>>>

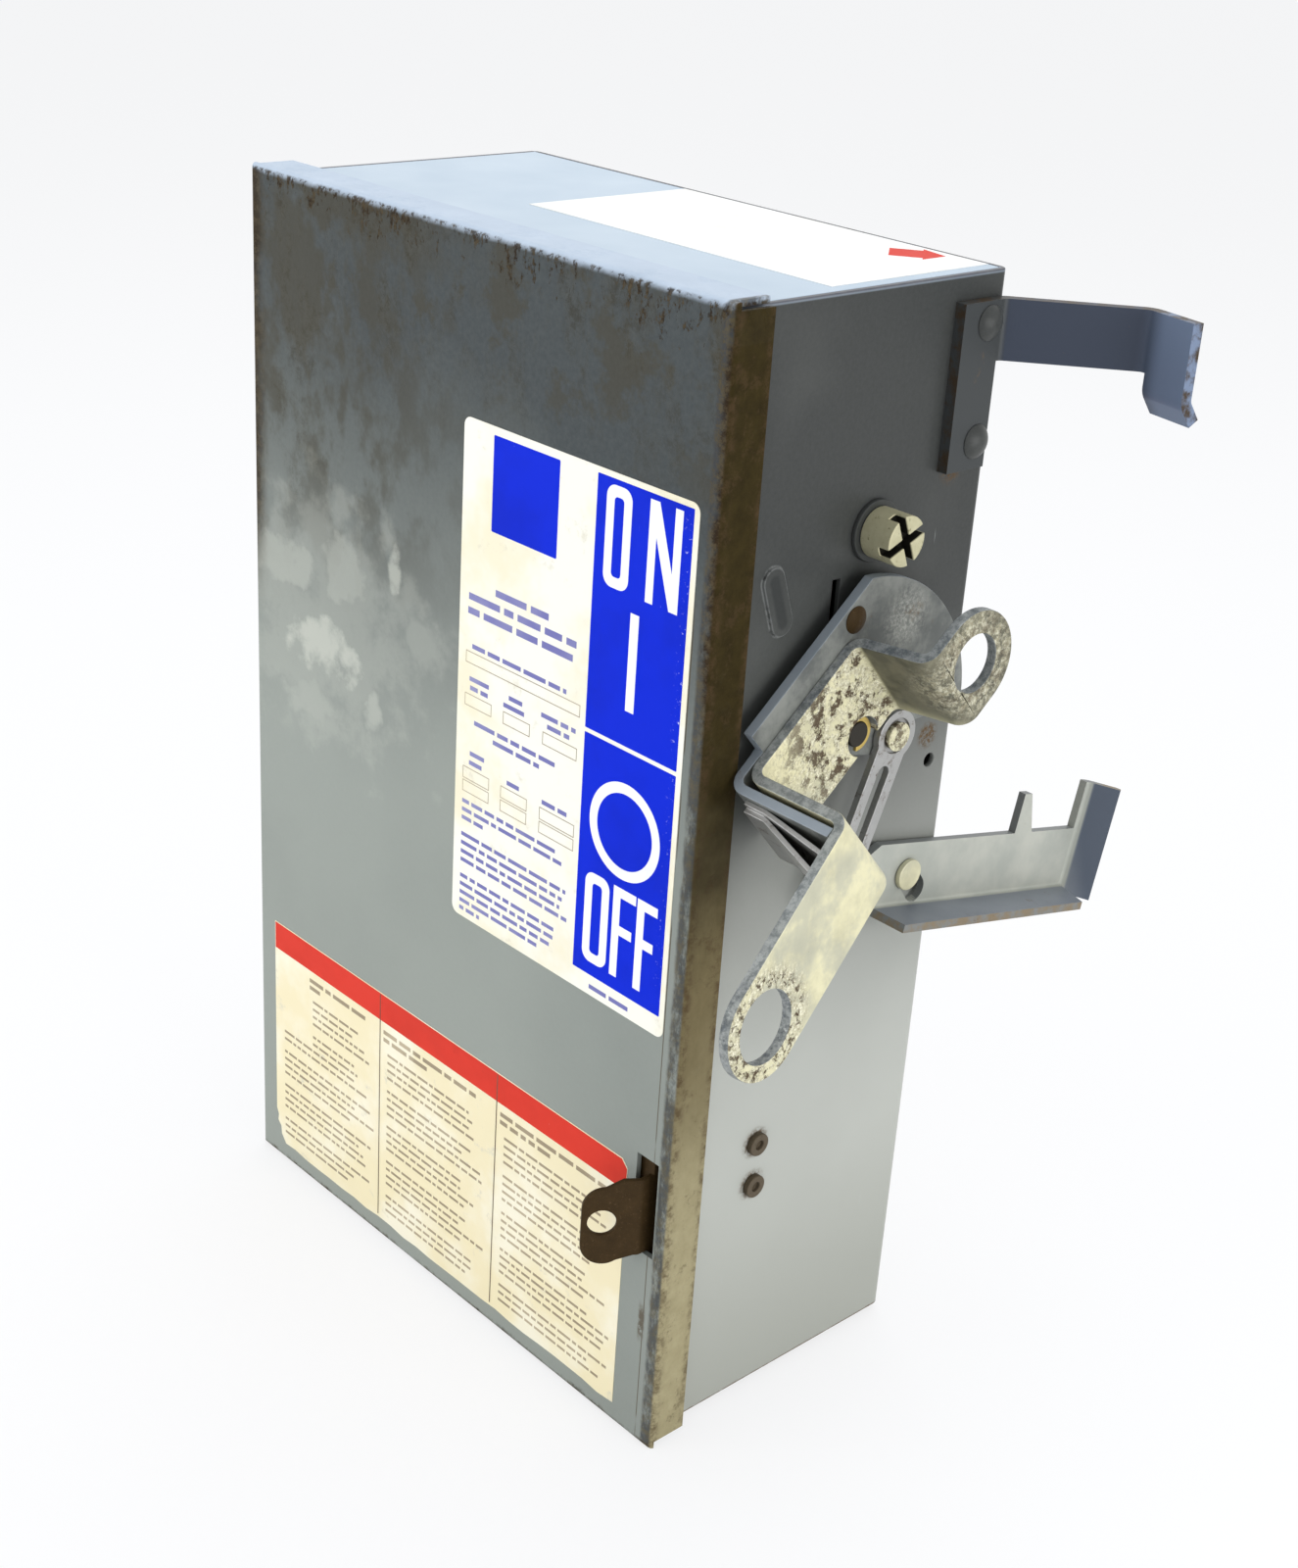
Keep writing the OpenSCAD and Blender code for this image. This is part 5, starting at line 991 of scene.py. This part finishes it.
class TAPBOX_OT_notice_plates(bpy.types.Operator):
    """Make the notice plate with its red header and the white plate on the top"""

    bl_idname = "tapbox.notice_plates"
    bl_label = "Notice plates"

    def execute(self, context):
        plate = context.scene.plates
        film, ink = plate.film, plate.ink
        rng = np.random.default_rng(12)
        layer, fine = (film - ink, film + ink), (film - ink, film + FINE * ink)
        cover_print("notice_plate", slab(notice_outline(rng) * MM, 0.0, film), "yellowed")
        left, right, head = NOTICE_LEFT + 0.3, NOTICE_RIGHT - 0.2, NOTICE_HEAD - 0.3
        header = [(left, HEADER_FOOT), (right, HEADER_FOOT), (right, head - 2.5), (right - CUT_CORNER, head),
                  (left, head)]
        cover_print("notice_header", slab(np.array(header) * MM, *layer), "red")
        dividers = np.array([(*sides, NOTICE_FOOT + 2.0, NOTICE_HEAD - 0.6) for sides in DIVIDERS])
        cover_print("notice_dividers", bars(dividers * MM, film - ink, film + PROUD * ink), "dark_print")
        heads, rows = notice_lines(rng)
        text = np.concatenate([words(rng, heads, 1.6), words(rng, rows, 1.0)])
        cover_print("notice_print", bars(text, *fine), "brown_print")
        top_print("top_plate", slab(np.array(TOP_PLATE) * MM, 0.0, film), "white")
        c, s = math.cos(ARROW_TURN), math.sin(ARROW_TURN)
        arrow = np.array(ARROW) @ np.array([[c, s], [-s, c]]) * ARROW_SCALE + ARROW_MIDDLE
        top_print("top_arrow", slab(arrow * MM, *layer), "red")
        return {"FINISHED"}


def notice_outline(rng):
    """The notice plate's outline: an uneven foot, a cut corner at the head and a torn one at the foot."""
    left, right, foot, head = NOTICE_LEFT, NOTICE_RIGHT, NOTICE_FOOT, NOTICE_HEAD
    steps = 26
    low = np.column_stack([np.linspace(left + 4.5, right, steps), foot + rng.uniform(0.0, 0.9, steps)])
    low[0] = (left + 6.0, foot + 0.4)
    corner = [(right, head - CUT_CORNER), (right - CUT_CORNER, head), (left, head)]
    return np.concatenate([low, corner, np.array(TORN) + (left, foot)])


def notice_lines(rng):
    """Heads and text lines of the three columns as (left, right, height); the first is set in at its head."""
    heads, rows = [], []
    for first, (x0, x1) in zip((True, False, False), COLUMNS):
        heads += [(x0 + (19.0 if first else 0.0), x1 - short, level) for level, short in HEAD_LEVELS]
        level, line = TEXT_HEAD, 0
        while level > NOTICE_FOOT + 4.0:
            indent = 21.0 if first and level > -127.0 else 2.5
            rows.append((x0 + indent, x1 - float(rng.uniform(0.0, 16.0)), level))
            line += 1
            level -= LINE_PITCH if line % GROUP else GROUP_PITCH
    return heads, rows


# Lamps: name, place, what it is aimed at, and side, in metres; its power is a setting.
LAMPS = (("key", (-0.25, 0.35, 1.45), (0.0, -0.05, 0.0), 1.2),
         ("side", (1.25, 0.05, 0.05), (0.1, -0.05, -0.10), 0.9),
         ("front", (-0.55, -1.25, 0.10), (0.0, -0.1, -0.08), 0.9))
# The camera: its lens in millimetres, its place in metres and its rotation vector.
LENS, SENSOR = 51.1, 36.0
CAMERA_PLACE = (0.5131, -0.5213, 0.3112)
CAMERA_TURN = (1.84125598, 0.85665373, -0.47107872)


class TAPBOX_OT_stage(bpy.types.Operator):
    """Make the floor, the soft lamps, the pale room and the camera"""

    bl_idname = "tapbox.stage"
    bl_label = "Stage"

    def execute(self, context):
        scene = context.scene
        stage = scene.stage
        reach = stage.floor_side
        corners = [(x * reach, y * reach, FLOOR) for x, y in ((-1, -1), (1, -1), (1, 1), (-1, 1))]
        mesh = bpy.data.meshes.new("floor")
        mesh.from_pydata(corners, [], [(0, 1, 2, 3)])
        mesh.materials.append(floor_material())
        floor = bpy.data.objects.new("floor", mesh)
        scene.collection.objects.link(floor)
        scene.world = room_world(stage.sky)
        for name, place, aim, size in LAMPS:
            data = bpy.data.lights.new(name + "_lamp", "AREA")
            data.shape = "SQUARE"
            data.size = size
            data.energy = getattr(stage, name + "_power")
            lamp = bpy.data.objects.new(name + "_lamp", data)
            scene.collection.objects.link(lamp)
            lamp.matrix_world = looking(place, aim)
        data = bpy.data.cameras.new("camera")
        data.lens = LENS
        data.sensor_width = SENSOR
        data.clip_start = 0.01
        camera = bpy.data.objects.new("camera", data)
        scene.collection.objects.link(camera)
        camera.matrix_world = camera_matrix()
        scene.camera = camera
        scene.view_settings.view_transform = "Standard"
        return {"FINISHED"}


def looking(place, aim):
    """Matrix that stands at place and looks down its own -Z at aim."""
    z = np.array(place, float) - np.array(aim, float)
    z /= np.linalg.norm(z)
    x = np.cross((0.0, 0.0, 1.0), z)
    x /= np.linalg.norm(x)
    y = np.cross(z, x)
    made = np.eye(4)
    made[:3, 0], made[:3, 1], made[:3, 2], made[:3, 3] = x, y, z, place
    return Matrix(made.tolist())


def camera_matrix():
    """The camera's matrix from its rotation vector, by Rodrigues' formula, and its place."""
    vector = np.array(CAMERA_TURN)
    angle = np.linalg.norm(vector)
    k = vector / angle
    cross = np.array([[0, -k[2], k[1]], [k[2], 0, -k[0]], [-k[1], k[0], 0]])
    turn = np.eye(3) + math.sin(angle) * cross + (1 - math.cos(angle)) * cross @ cross
    made = np.eye(4)
    made[:3, :3] = turn.T @ np.diag([1.0, -1.0, -1.0])
    made[:3, 3] = CAMERA_PLACE
    return Matrix(made.tolist())


def emptied(owner):
    """The node tree of a material or a world, with nothing in it."""
    owner.use_nodes = True
    owner.node_tree.nodes.clear()
    return owner.node_tree


def plain_shader(tree, kind, color, strength=None):
    """A plain shader of one colour, and of one strength where it gives light."""
    made = tree.nodes.new(kind)
    made.inputs["Color"].default_value = (*color, 1.0)
    if strength is not None:
        made.inputs["Strength"].default_value = strength
    return made.outputs[0]


def seen(tree, *rays):
    """1 for the kinds of ray that are named: the largest of Light Path's outputs."""
    path = tree.nodes.new("ShaderNodeLightPath")
    result = path.outputs[rays[0]]
    for ray in rays[1:]:
        most = tree.nodes.new("ShaderNodeMath")
        most.operation = "MAXIMUM"
        tree.links.new(result, most.inputs[0])
        tree.links.new(path.outputs[ray], most.inputs[1])
        result = most.outputs[0]
    return result


def end_mixed(tree, mask, hidden, shown, output):
    """Ends a tree with the mask's mix of two shaders."""
    mixed = tree.nodes.new("ShaderNodeMixShader")
    tree.links.new(mask, mixed.inputs["Fac"])
    tree.links.new(hidden, mixed.inputs[1])
    tree.links.new(shown, mixed.inputs[2])
    tree.links.new(mixed.outputs[0], tree.nodes.new(output).inputs["Surface"])


def floor_material():
    """White floor that keeps a soft shadow: most of its light is its own where the camera or gloss sees it."""
    material = bpy.data.materials.new("studio_floor")
    tree = emptied(material)
    share = tree.nodes.new("ShaderNodeMath")
    share.operation = "MULTIPLY"
    share.inputs[1].default_value = 0.78
    tree.links.new(seen(tree, "Is Camera Ray", "Is Glossy Ray"), share.inputs[0])
    end_mixed(tree, share.outputs[0], plain_shader(tree, "ShaderNodeBsdfDiffuse", (0.86, 0.87, 0.90)),
              plain_shader(tree, "ShaderNodeEmission", (1.0, 1.0, 1.0), 1.0), "ShaderNodeOutputMaterial")
    return material


def room_world(sky):
    """Pale room: its light on the object is softer than the white that the camera and gloss see."""
    world = bpy.data.worlds.new("room")
    tree = emptied(world)
    end_mixed(tree, seen(tree, "Is Camera Ray", "Is Glossy Ray", "Is Transmission Ray"),
              plain_shader(tree, "ShaderNodeBackground", (0.93, 0.96, 1.0), sky),
              plain_shader(tree, "ShaderNodeBackground", (1.0, 1.0, 1.0), 1.0), "ShaderNodeOutputWorld")
    return world


class TAPBOX_PT_panel(bpy.types.Panel):
    """Shows the settings, and a button for each step that makes the pieces and the stage"""

    bl_label = "Tap off box"
    bl_idname = "TAPBOX_PT_panel"
    bl_space_type = "VIEW_3D"
    bl_region_type = "UI"
    bl_category = "Tap off box"

    def draw(self, context):
        for group in ("enclosure", "hardware", "plates", "stage"):
            box = self.layout.box()
            for key in getattr(context.scene, group).__annotations__:
                box.prop(getattr(context.scene, group), key)
        for operator in OPERATORS:
            self.layout.operator(operator.bl_idname)


OPERATORS = (TAPBOX_OT_enclosure, TAPBOX_OT_mechanism, TAPBOX_OT_interior, TAPBOX_OT_switch_plate,
             TAPBOX_OT_notice_plates, TAPBOX_OT_stage)
GROUPS = (EnclosureSettings, HardwareSettings, PlateSettings, StageSettings)
CLASSES = GROUPS + OPERATORS + (TAPBOX_PT_panel,)


def register():
    """Registers the classes and hangs the settings on the scene."""
    for cls in CLASSES:
        bpy.utils.register_class(cls)
    bpy.types.Scene.enclosure = PointerProperty(type=EnclosureSettings)
    bpy.types.Scene.hardware = PointerProperty(type=HardwareSettings)
    bpy.types.Scene.plates = PointerProperty(type=PlateSettings)
    bpy.types.Scene.stage = PointerProperty(type=StageSettings)


def unregister():
    """Takes back what register did, the other way round."""
    for key in ("stage", "plates", "hardware", "enclosure"):
        delattr(bpy.types.Scene, key)
    for cls in reversed(CLASSES):
        bpy.utils.unregister_class(cls)


def main():
    """Registers the add-on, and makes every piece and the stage."""
    register()
    FINISHES.update(make_finishes(bpy.context.scene))
    bpy.ops.tapbox.enclosure()
    bpy.ops.tapbox.mechanism()
    bpy.ops.tapbox.interior()
    bpy.ops.tapbox.switch_plate()
    bpy.ops.tapbox.notice_plates()
    bpy.ops.tapbox.stage()


if __name__ == "__main__":
    main()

<<<

_WORK INSTRUCTIONS_
Word for word, reproduce the listing above from its start up to and including the line that has "notice plate with". Give only those lines.

_RESPONSE TO THE TASK_
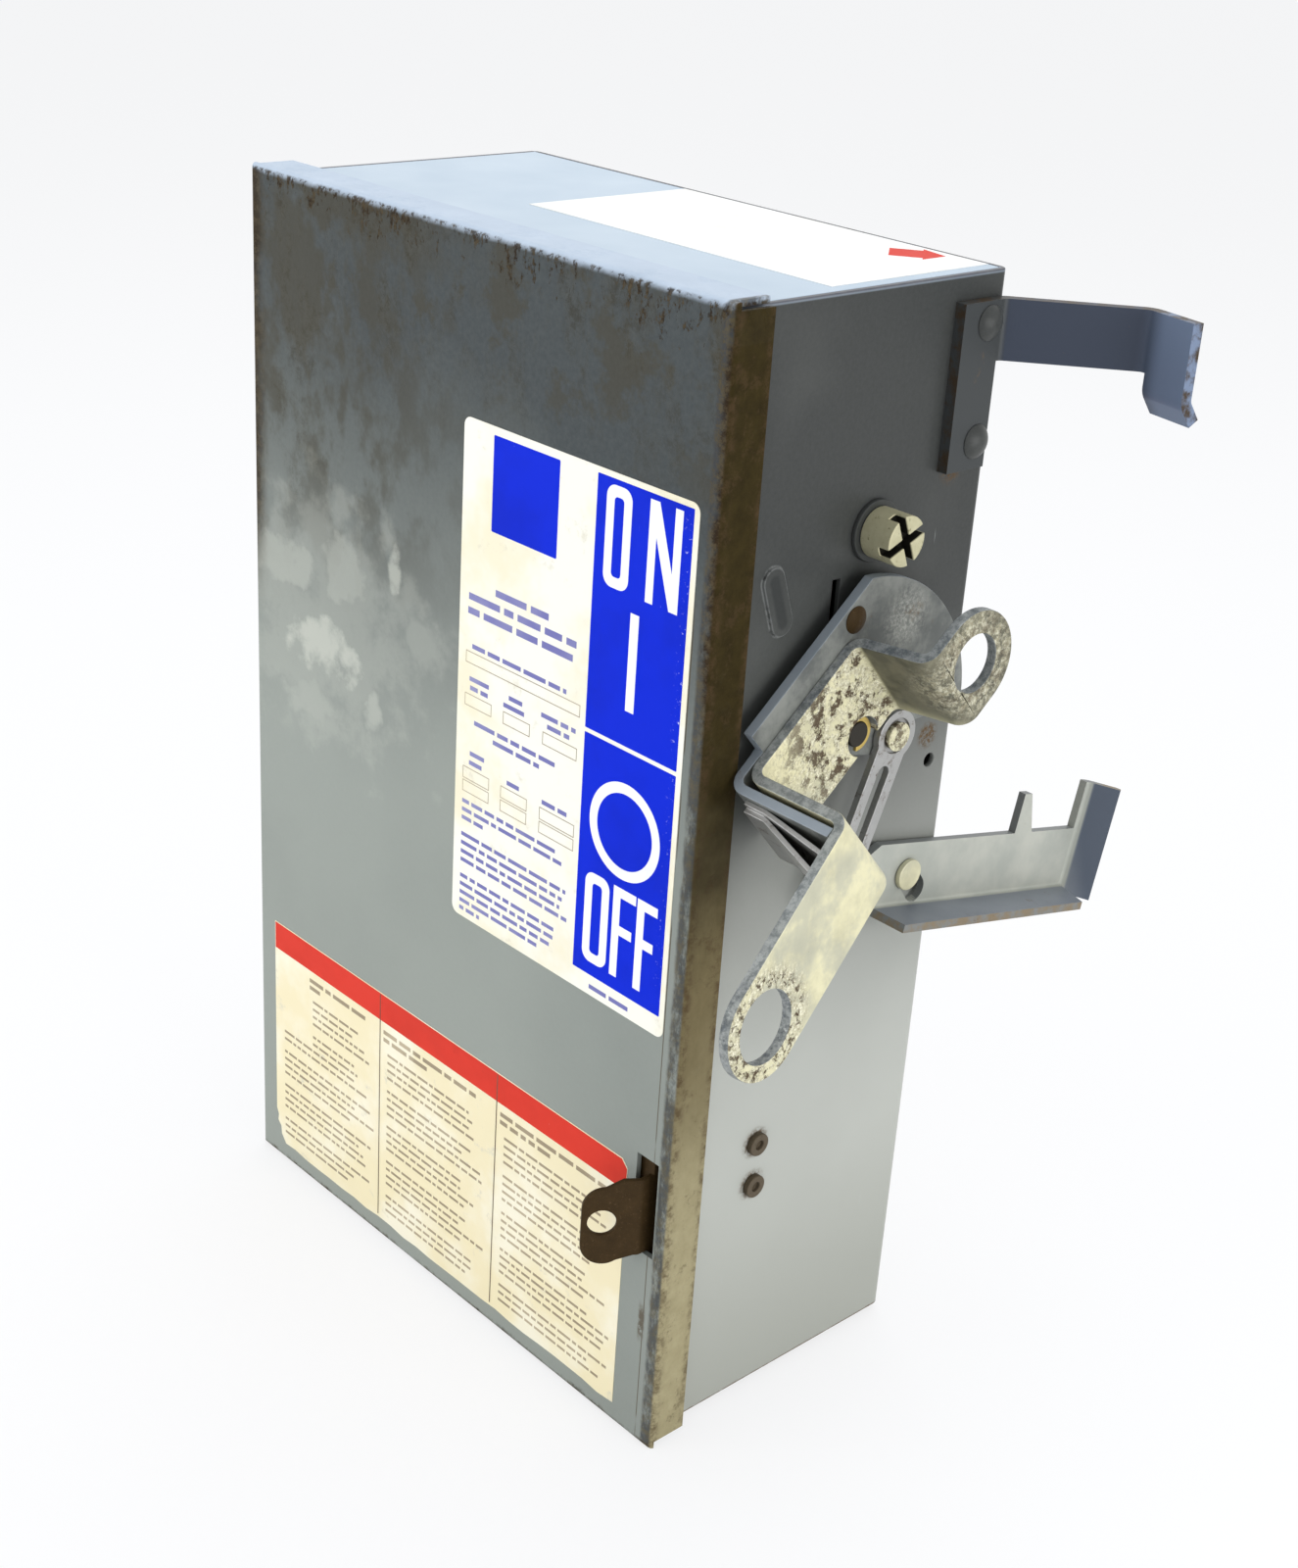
Keep writing the OpenSCAD and Blender code for this image. This is part 5, starting at line 991 of scene.py. This part finishes it.
class TAPBOX_OT_notice_plates(bpy.types.Operator):
    """Make the notice plate with its red header and the white plate on the top"""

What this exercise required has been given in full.